After graduating with a JD degree with honors from Florida State University College of Law in 1996, Bream moved to Tampa, Florida, where she began her career as a lawyer specializing in race discrimination and sexual harassment.

In 2001, she transitioned to television journalism, becoming the evening and late-night news reporter for WBTV in Charlotte, North Carolina. In 2004, after three years at WBTV, Bream joined Washington D.C.'s NBC affiliate WRC-TV. At WRC-TV, she was a weekend anchor and covered general assignments.

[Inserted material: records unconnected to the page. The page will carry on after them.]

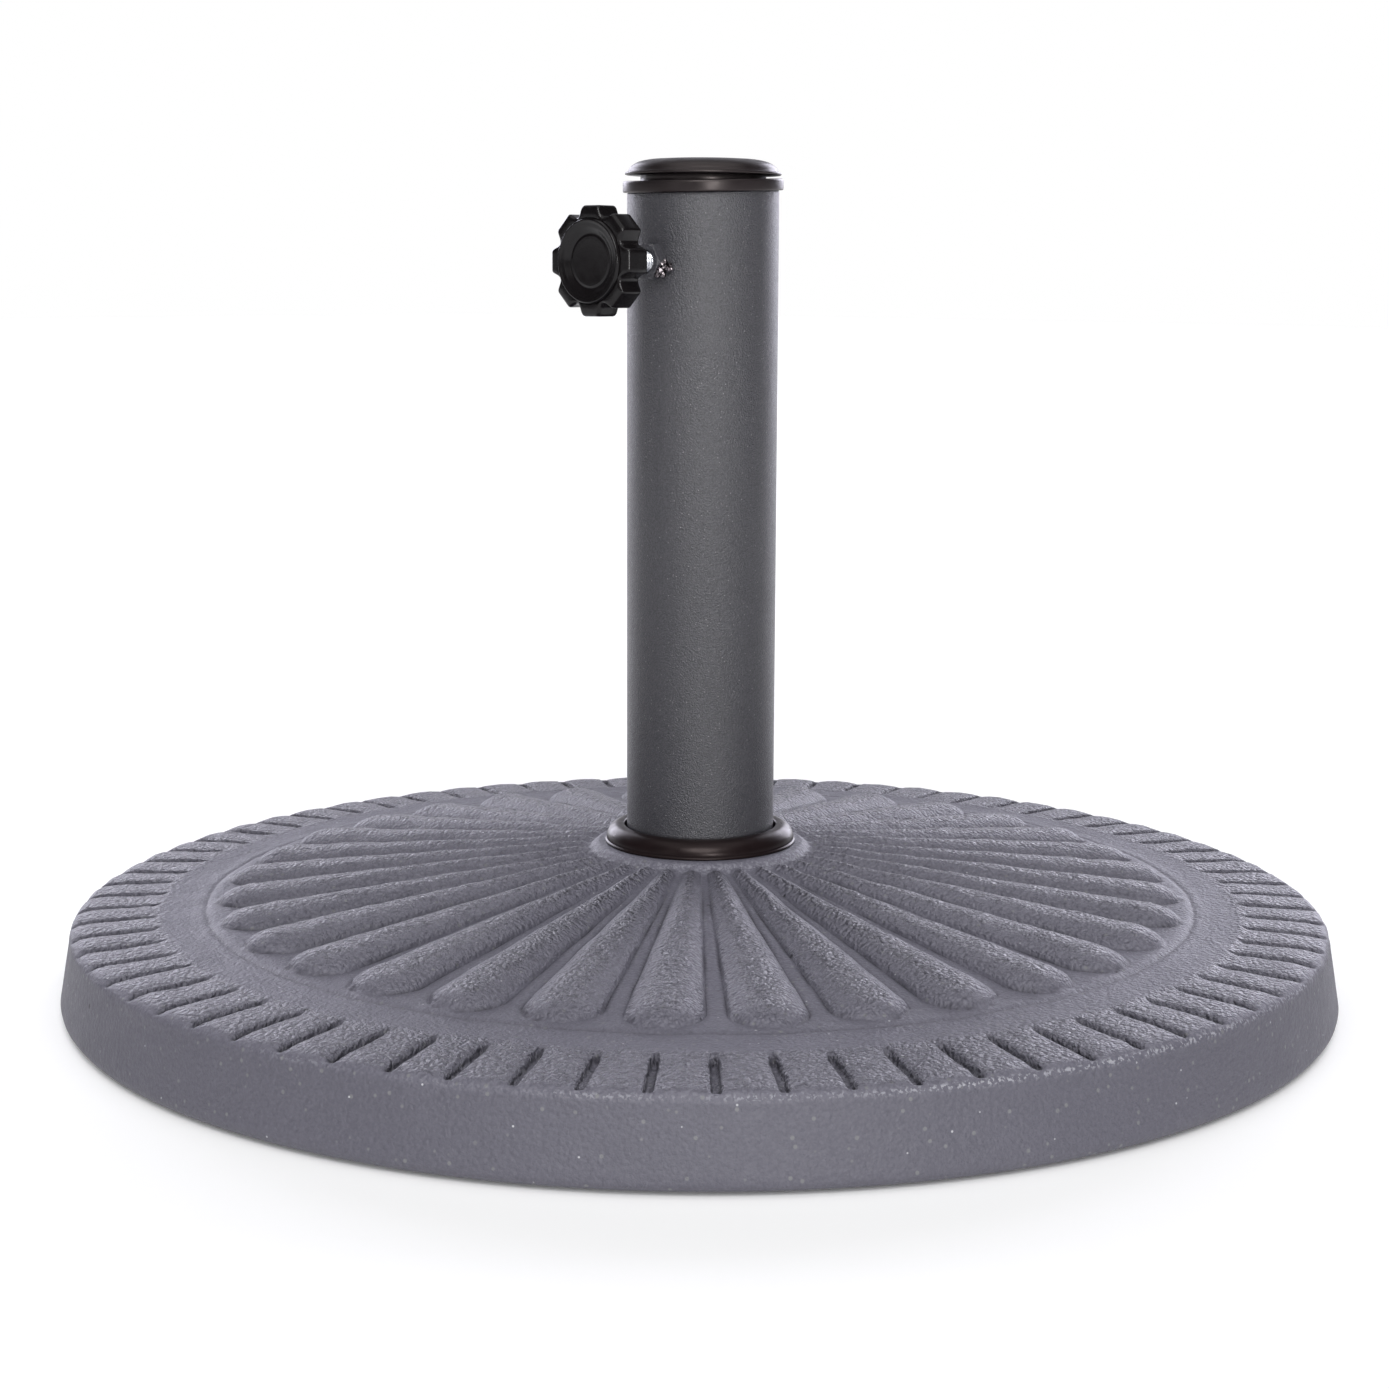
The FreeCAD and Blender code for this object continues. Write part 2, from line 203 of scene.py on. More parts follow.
# ---- materials ----
class Shader:
    """Small wrapper that adds and links nodes of one material."""

    def __init__(self, name):
        self.material = bpy.data.materials.new(name)
        self.material.use_nodes = True
        self.tree = self.material.node_tree
        self.shader = self.tree.nodes["Principled BSDF"]
        self.place = self.node("ShaderNodeTexCoord").outputs["Object"]

    def node(self, kind, **settings):
        made = self.tree.nodes.new(kind)
        for key, value in settings.items():
            setattr(made, key, value)
        return made

    def link(self, output, socket):
        self.tree.links.new(output, socket)

    def set(self, **values):
        """Uniform values on the shader's own sockets."""
        for key, value in values.items():
            self.shader.inputs[key.replace("_", " ")].default_value = value

    def noise(self, scale, detail=2.0, roughness=0.5, distortion=0.0):
        """Cloudy noise, 0 to 1."""
        made = self.node("ShaderNodeTexNoise")
        made.inputs["Scale"].default_value = scale
        made.inputs["Detail"].default_value = detail
        made.inputs["Roughness"].default_value = roughness
        made.inputs["Distortion"].default_value = distortion
        self.link(self.place, made.inputs["Vector"])
        return made.outputs["Fac"]

    def cells(self, scale, output="Distance", warp=None):
        """Voronoi cells: the distance to their middles, or a random number each where output is Color.

        warp is the scale of a noise that bends them and how far it reaches, in metres.
        """
        made = self.node("ShaderNodeTexVoronoi")
        made.inputs["Scale"].default_value = scale
        source = self.place
        if warp:
            bend = self.node("ShaderNodeTexNoise")
            bend.inputs["Scale"].default_value = warp[0]
            self.link(source, bend.inputs["Vector"])
            shift = self.node("ShaderNodeVectorMath", operation="MULTIPLY_ADD")
            self.link(bend.outputs["Color"], shift.inputs[0])
            shift.inputs[1].default_value = (warp[1], warp[1], warp[1])
            self.link(source, shift.inputs[2])
            source = shift.outputs["Vector"]
        self.link(source, made.inputs["Vector"])
        if output == "Color":
            split = self.node("ShaderNodeSeparateColor")
            self.link(made.outputs["Color"], split.inputs["Color"])
            return split.outputs["Red"]
        return made.outputs[output]

    def attribute(self, name):
        return self.node("ShaderNodeAttribute", attribute_name=name).outputs["Fac"]

    def ramp(self, source, *stops):
        """Colour ramp; each stop is (position, colour or grey)."""
        made = self.node("ShaderNodeValToRGB")
        elements = made.color_ramp.elements
        while len(elements) < len(stops):
            elements.new(0.5)
        for element, (position, colour) in zip(elements, stops):
            element.position = position
            element.color = colour if isinstance(colour, tuple) else (colour, colour, colour, 1)
        self.link(source, made.inputs["Fac"])
        return made.outputs["Color"]

    def math(self, operation, a, b):
        made = self.node("ShaderNodeMath", operation=operation)
        for socket, value in zip(made.inputs, (a, b)):
            if isinstance(value, (int, float)):
                socket.default_value = value
            else:
                self.link(value, socket)
        return made.outputs["Value"]

    def times(self, a, b):
        return self.math("MULTIPLY", a, b)

    def mix(self, factor, a, b):
        made = self.node("ShaderNodeMix", data_type="RGBA")
        for key, value in (("Factor", factor), ("A", a), ("B", b)):
            socket = [s for s in made.inputs if s.name == key and s.enabled][0]
            if isinstance(value, (int, float, tuple)):
                socket.default_value = value
            else:
                self.link(value, socket)
        return [s for s in made.outputs if s.enabled][0]

    def bump(self, height, distance, strength=1.0, under=None):
        """Normal bent by a height; under is the normal of the coarser bump that it lies on."""
        made = self.node("ShaderNodeBump")
        made.inputs["Strength"].default_value = strength
        made.inputs["Distance"].default_value = distance
        self.link(height, made.inputs["Height"])
        if under is not None:
            self.link(under, made.inputs["Normal"])
        return made.outputs["Normal"]

    def colour(self, source):
        self.link(source, self.shader.inputs["Base Color"])

    def roughness(self, source):
        self.link(source, self.shader.inputs["Roughness"])

    def normal(self, source):
        self.link(source, self.shader.inputs["Normal"])


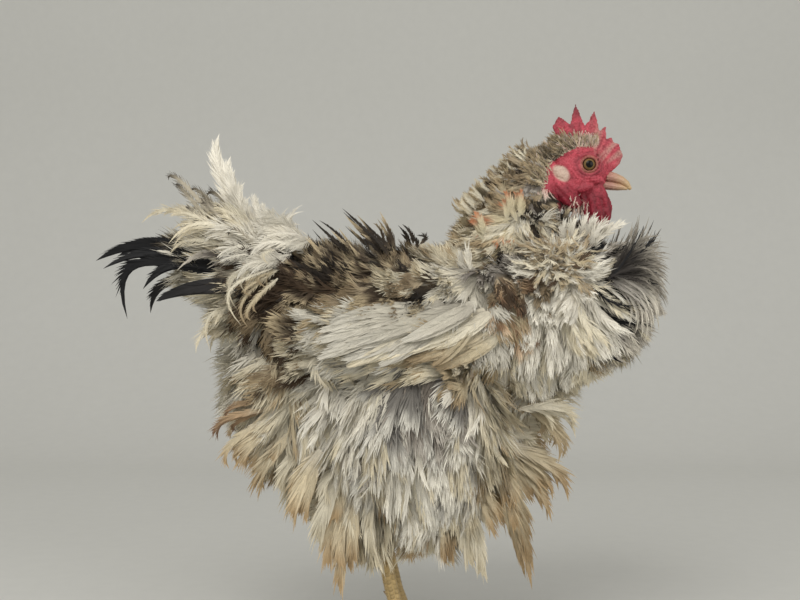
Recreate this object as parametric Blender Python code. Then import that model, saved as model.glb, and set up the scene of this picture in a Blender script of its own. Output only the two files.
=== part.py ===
"""A life-size frizzle cockerel, standing: one named solid for each part of the bird.

Metres, +Z up, +X towards the bill, the bird's right side at -Y. The origin is on the floor,
under the middle of the bird. Tables are in millimetres and are scaled by MM as they are read.
"""

import math

import bmesh
import bpy
import numpy as np

MM = 0.001
GAP = 0.45               # clearance between neighbouring solids, in millimetres
RIGHT, LEFT = -1, 1      # the side of the bird, as the sign of Y
SIDES = (("right", RIGHT), ("left", LEFT))

# Lofts. Each row is the middle of a section and its three half sizes: x, y, z, across, then
# above and below in a loft that runs towards the bill, behind and before in one that runs up,
# before and behind in one that runs down. Paired parts are written for the left side.
HEAD = (
    (122.5, 0, 352, 5.5, 7, 8),
    (127, 0, 351.5, 10.5, 13, 17),
    (135, 0, 351, 13.8, 17.5, 23),
    (145, 0, 352, 15.2, 19, 22),
    (153, 0, 352, 14, 17.5, 18.5),
    (159, 0, 350, 10.4, 13, 13.5),
    (163.5, 0, 348, 6.6, 8.5, 8.5),
    (166, 0, 346.5, 3.4, 4.2, 4.4),
)
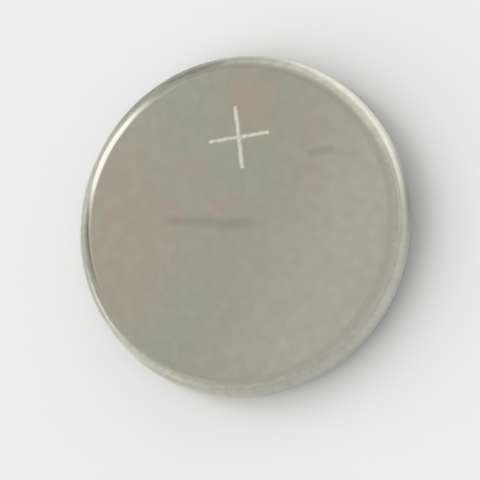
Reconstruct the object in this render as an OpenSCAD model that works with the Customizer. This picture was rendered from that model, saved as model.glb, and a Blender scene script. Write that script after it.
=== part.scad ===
// Lithium coin cell, 16 mm across and 2 mm high, with its positive face up.
// All sizes are in millimetres. The origin is the centre of the negative contact face,
// which is the face that the cell lies on, and +Z points to the positive face.
// Every piece is round, so each one is a cross-section turned about the Z axis.

/* [Cell] */
// Diameter over the side wall
cell_d = 16; // [12:0.5:24]
// Height from contact face to contact face
cell_h = 2; // [1.8:0.1:3.2]

/* [Positive can] */
// Thickness of the can's steel sheet
can_t = 0.2; // [0.15:0.01:0.25]
// Outer radius of the shoulder around the positive face
shoulder_r = 0.75; // [0.5:0.05:0.85]
// Outer radius of the edge that is crimped over the gasket
crimp_r = 0.85; // [0.75:0.05:0.95]
// Angle through which that edge is bent inwards, in degrees
crimp_angle = 80; // [65:1:88]
// Height of the crimped edge above the negative contact face
crimp_rise = 0.12; // [0.05:0.01:0.2]

/* [Negative cap] */
// Thickness of the cap's steel sheet
cap_t = 0.2; // [0.15:0.01:0.25]
// Outer radius around the negative contact face
contact_edge_r = 0.3; // [0.26:0.01:0.35]
// Radius in the corner between the raised disc and the ledge
root_r = 0.1; // [0.05:0.01:0.13]
// Width of the flat part of the ledge
ledge_w = 0.1; // [0.05:0.01:0.3]
// Outer radius of the bend from the ledge into the skirt
step_r = 0.3; // [0.26:0.01:0.4]
// Length of the skirt's edge that is folded back
hem_l = 0.5; // [0.3:0.05:0.6]
// Slit between the skirt and its folded edge
hem_slit = 0.04; // [0.02:0.01:0.08]

/* [Gasket] */
// Thickness between the side wall and the folded skirt
gasket_wall_t = 0.3; // [0.25:0.01:0.35]
// Thickness between the can's face and the fold
gasket_base_t = 0.25; // [0.15:0.01:0.35]
// Thickness of the nip between the crimped edge and the ledge
gasket_nip_t = 0.19; // [0.15:0.01:0.25]
// Thickness of the wall inside the skirt
gasket_inner_t = 0.2; // [0.15:0.01:0.3]
// Height of the wall inside the skirt
gasket_inner_h = 0.8; // [0.4:0.05:0.9]
// How far the gasket swells out below the inside of the crimped edge
gasket_swell = 0.06; // [0.02:0.01:0.1]
// Gap between the gasket's visible end and the raised disc
gasket_end_gap = 0.05; // [0.02:0.01:0.08]
// Radius on the edge of that end
gasket_end_edge_r = 0.08; // [0.02:0.01:0.1]

/* [Cell contents] */
// Thickness of the lithium disc
lithium_t = 0.42; // [0.3:0.01:0.5]
// Gap between the lithium disc's rim and the cap
lithium_gap = 1; // [0.4:0.1:2]
// Thickness of the separator
separator_t = 0.15; // [0.1:0.01:0.2]
// Gap between the separator's rim and the cap
separator_gap = 0.1; // [0.05:0.01:0.2]
// Height of the separator's turned-up rim
separator_rim_h = 0.6; // [0.4:0.05:0.8]
// Thickness of the collector ring's steel sheet
ring_t = 0.1; // [0.06:0.01:0.15]
// Gap between the collector ring and the separator's rim
ring_gap = 0.3; // [0.1:0.05:0.5]
// Height of the collector ring's wall
ring_h = 0.7; // [0.4:0.05:0.8]
// Width of the collector ring's flange
ring_flange_w = 0.9; // [0.5:0.1:2]
// Inner radius of the bends in the collector ring and the separator
soft_bend_r = 0.08; // [0.05:0.01:0.12]

/* [Hidden] */
$fn = 128;

// Positive can, from its outside inwards
can_r = cell_d / 2;
can_in_r = can_r - can_t;
can_floor_z = cell_h - can_t;
shoulder_at = [can_r - shoulder_r, cell_h - shoulder_r];
crimp_at = [can_r - crimp_r, micron(crimp_rise + crimp_r * sin(crimp_angle))];

// Negative cap, from its folded rim inwards
hem_r = can_in_r - gasket_wall_t;
skirt_r = hem_r - cap_t - hem_slit;
skirt_mid_r = skirt_r - cap_t / 2;
skirt_in_r = skirt_r - cap_t;
fold_r = cap_t + hem_slit / 2;
fold_at = [skirt_r + hem_slit / 2, can_floor_z - gasket_base_t - fold_r];
hem_end_z = fold_at[1] - hem_l;
ledge_z = micron(crimp_rise + can_t * sin(crimp_angle) + gasket_nip_t);
step_at = [skirt_r - step_r, ledge_z + step_r];
root_at = [step_at[0] - ledge_w, ledge_z - root_r];
disc_r = root_at[0] - root_r;
disc_in_r = disc_r - cap_t;
contact_edge_at = [disc_r - contact_edge_r, contact_edge_r];

// Gasket
gasket_in_r = skirt_in_r - gasket_inner_t;
gasket_inner_z = can_floor_z - gasket_inner_h;
gasket_end_r = disc_r + gasket_end_gap;
gasket_end_z = ledge_z - gasket_nip_t - gasket_swell;
gasket_end_at = [gasket_end_r + gasket_end_edge_r, gasket_end_z + gasket_end_edge_r];

// Contents, stacked from the cap up to the can
lithium_r = disc_in_r - lithium_gap;
separator_z = cap_t + lithium_t;
separator_r = disc_in_r - separator_gap;
pellet_z = separator_z + separator_t;
ring_r = separator_r - separator_t - ring_gap;
ring_in_r = ring_r - ring_t;
ring_hole_r = ring_r - ring_flange_w;

// Sizes that come from an angle are kept to the micron, so that neighbouring pieces meet exactly.
function micron(size) = round(size * 1000) / 1000;

// A point at an angle and a distance from the origin
function polar(angle, distance) = [distance * cos(angle), distance * sin(angle)];

// A rectangle between two opposite corners
module span(low, high) {
    translate(low) square(high - low);
}

// The part of a filled circle between two angles that are at most 180 degrees apart
module sector(at, r, from, to) {
    reach = 2 * r;
    translate(at) intersection() {
        circle(r);
        polygon(concat([[0, 0]], [for (share = [0 : 0.25 : 1]) polar(from + share * (to - from), reach)]));
    }
}

// A bend in sheet of thickness t, whose outer radius is r
module bend(at, r, t, from, to) {
    difference() {
        sector(at, r, from, to);
        translate(at) circle(r - t);
    }
}

// Cross-section of the can's sheet: face, shoulder, side wall and crimped edge
module can_section() {
    span([0, can_floor_z], [shoulder_at[0], cell_h]);
    bend(shoulder_at, shoulder_r, can_t, 0, 90);
    span([can_in_r, crimp_at[1]], [can_r, shoulder_at[1]]);
    bend(crimp_at, crimp_r, can_t, -crimp_angle, 0);
}

// Cross-section of the room inside the can, as far as the edge of the crimp
module can_room() {
    span([0, 0], [crimp_at[0], crimp_at[1]]);
    span([0, crimp_at[1]], [can_in_r, shoulder_at[1]]);
    span([0, shoulder_at[1]], [shoulder_at[0], can_floor_z]);
    sector(shoulder_at, shoulder_r - can_t, 0, 90);
    sector(crimp_at, crimp_r - can_t, -90, 0);
    sector(crimp_at, crimp_r, -90, -crimp_angle);
}

// Cross-section of the cap's sheet: contact face, raised disc, ledge, skirt and folded edge
module cap_section() {
    span([0, 0], [contact_edge_at[0], cap_t]);
    bend(contact_edge_at, contact_edge_r, cap_t, -90, 0);
    span([disc_in_r, contact_edge_at[1]], [disc_r, root_at[1]]);
    bend(root_at, root_r + cap_t, cap_t, 90, 180);
    span([root_at[0], ledge_z], [step_at[0], ledge_z + cap_t]);
    bend(step_at, step_r, cap_t, -90, 0);
    span([skirt_in_r, step_at[1]], [skirt_r, fold_at[1]]);
    bend(fold_at, fold_r, cap_t, 0, 180);
    span([skirt_r + hem_slit, hem_end_z], [hem_r, fold_at[1]]);
}

// Cross-section of the gasket: what is left between the can and the cap once they are crimped
module gasket_section() {
    difference() {
        intersection() {
            can_room();
            union() {
                span([gasket_in_r, gasket_inner_z], [can_r, can_floor_z]);
                span([gasket_end_r, gasket_end_at[1]], [can_r, gasket_inner_z]);
                sector(gasket_end_at, gasket_end_edge_r, 180, 270);
                span([gasket_end_at[0], gasket_end_z], [can_r, gasket_end_at[1]]);
            }
        }
        cap_section();
        // The slit in the hem stays empty
        translate(fold_at) circle(fold_r - cap_t / 2);
        span([skirt_mid_r, hem_end_z], [hem_r - cap_t / 2, fold_at[1]]);
        // So does the inside of the cap, below the gasket's inner wall
        span([0, ledge_z + cap_t / 2], [skirt_mid_r, gasket_inner_z]);
    }
}

// Cross-section of an L-shaped ring or dish: a flat part, a bend and a wall that points up
module dish_section(hole_r, rim_r, rim_h, t) {
    bend_at = [rim_r - t - soft_bend_r, t + soft_bend_r];
    span([hole_r, 0], [bend_at[0], t]);
    bend(bend_at, t + soft_bend_r, t, -90, 0);
    span([rim_r - t, bend_at[1]], [rim_r, rim_h]);
}

// Stainless steel cup, crimped shut: the positive contact
module positive_can() {
    color([0.63, 0.62, 0.56]) rotate_extrude() can_section();
}

// Polypropylene seal, which keeps the two metal shells apart
module gasket() {
    color([0.86, 0.86, 0.82]) rotate_extrude() gasket_section();
}

// Stainless steel cap with a folded rim: the negative contact
module negative_cap() {
    color([0.7, 0.7, 0.68]) rotate_extrude() cap_section();
}

// Punched disc of lithium metal, pressed onto the inside of the cap
module lithium_disc() {
    color([0.78, 0.78, 0.8]) translate([0, 0, cap_t]) cylinder(r = lithium_r, h = lithium_t);
}

// Dish of porous fabric between the lithium and the cathode
module separator() {
    color([0.95, 0.95, 0.93])
        translate([0, 0, separator_z]) rotate_extrude() dish_section(0, separator_r, separator_rim_h, separator_t);
}

// Pressed pellet of manganese dioxide and carbon, which fills the ring and touches the can
module cathode_pellet() {
    color([0.12, 0.12, 0.12]) rotate_extrude() {
        span([0, pellet_z], [ring_in_r, can_floor_z - ring_t - soft_bend_r]);
        span([0, can_floor_z - ring_t - soft_bend_r], [ring_in_r - soft_bend_r, can_floor_z - ring_t]);
        sector([ring_in_r - soft_bend_r, can_floor_z - ring_t - soft_bend_r], soft_bend_r, 0, 90);
        span([0, can_floor_z - ring_t], [ring_hole_r, can_floor_z]);
    }
}

// L-shaped steel ring that holds the pellet and carries its current into the can
module collector_ring() {
    color([0.6, 0.6, 0.6])
        translate([0, 0, can_floor_z]) mirror([0, 0, 1]) rotate_extrude()
            dish_section(ring_hole_r, ring_r, ring_h, ring_t);
}

positive_can();
gasket();
negative_cap();
lithium_disc();
separator();
cathode_pellet();
collector_ring();
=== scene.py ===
# %% [markdown]
# # Lithium coin cell
# A flat round cell of nickel-plated steel, 16 mm across and 2 mm high, lying on its negative cap.
# The solids come from CAD as a fixed frame. This script dresses them: it makes finer meshes for the
# three pieces that show, gives every piece a finish, and sets up camera, tent, lamp and floor.

# %% Load the frame
import math
import bmesh
import bpy
from mathutils import Matrix, Vector, noise
from mathutils.geometry import delaunay_2d_cdt


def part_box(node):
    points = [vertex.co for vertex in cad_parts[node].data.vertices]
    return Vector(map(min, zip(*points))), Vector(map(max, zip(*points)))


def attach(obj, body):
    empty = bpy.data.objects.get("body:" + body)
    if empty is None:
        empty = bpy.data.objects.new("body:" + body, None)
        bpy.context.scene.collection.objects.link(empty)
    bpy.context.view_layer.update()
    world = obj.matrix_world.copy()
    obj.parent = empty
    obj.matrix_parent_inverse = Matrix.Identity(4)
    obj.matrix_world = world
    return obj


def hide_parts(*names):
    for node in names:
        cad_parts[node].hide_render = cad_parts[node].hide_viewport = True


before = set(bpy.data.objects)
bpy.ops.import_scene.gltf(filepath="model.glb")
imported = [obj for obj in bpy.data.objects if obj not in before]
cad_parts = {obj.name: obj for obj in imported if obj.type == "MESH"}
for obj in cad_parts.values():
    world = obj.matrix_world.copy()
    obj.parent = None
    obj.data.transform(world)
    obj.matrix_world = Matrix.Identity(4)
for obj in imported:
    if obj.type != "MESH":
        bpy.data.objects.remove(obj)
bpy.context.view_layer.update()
scene = bpy.context.scene
ROOT = "root"
MM = 0.001


def in_mm(length):
    """A length in millimetres, rounded to a micron."""
    return round(length / MM, 3)


# %% [markdown]
# ## Sizes
# On the real cell every size hangs on the can's diameter and on the two sheet thicknesses.
# They could be typed in again here, but then they could drift away from the solids.
# So the script measures them on the boxes round the solids.

# %% Measure the solids
def true_radius(length):
    """The solids are made of short chords, so a measured radius is a few microns short."""
    return round(length / MM, 2) * MM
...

While at WRC-TV, Bream met Brit Hume, who was the managing editor of Fox News's Washington, D.C. bureau. With Hume's encouragement, she submitted audition tapes to Fox News. Bream joined Fox News in November 2007, and was based in the network's Washington, D.C. bureau. She then became the anchor/host of Fox News @ Night.

On August 11, 2022, it was announced that Bream would replace Chris Wallace as Fox News Sundays new anchor, beginning September 11, 2022.

In addition to hosting Fox News Sunday, Bream appears periodically on other Fox News programs, including America's Newsroom, Outnumbered, America Reports, The Story with Martha MacCallum, The Five, Special Report and Gutfeld! as a guest and as a substitute host.

Bream is the author of three books: Finding the Bright Side: The Art of Chasing What Matters, The Women of the Bible Speak: The Wisdom of 16 Women and Their Lessons for Today, and The Mothers and Daughters of the Bible Speak: Lessons on Faith from Nine Biblical Families. The book The Women of the Bible Speak: The Wisdom of 16 Women and Their Lessons for Today reached the number one spot on The New York Times Best Seller list.

==Personal life==
Bream is a Christian and is trained as a classical pianist. Bream's husband, Sheldon Bream, has a company that connects event planners with speakers, and is a brain tumor survivor. They have no children as she believes she was called by God not to have children and concentrate on her career.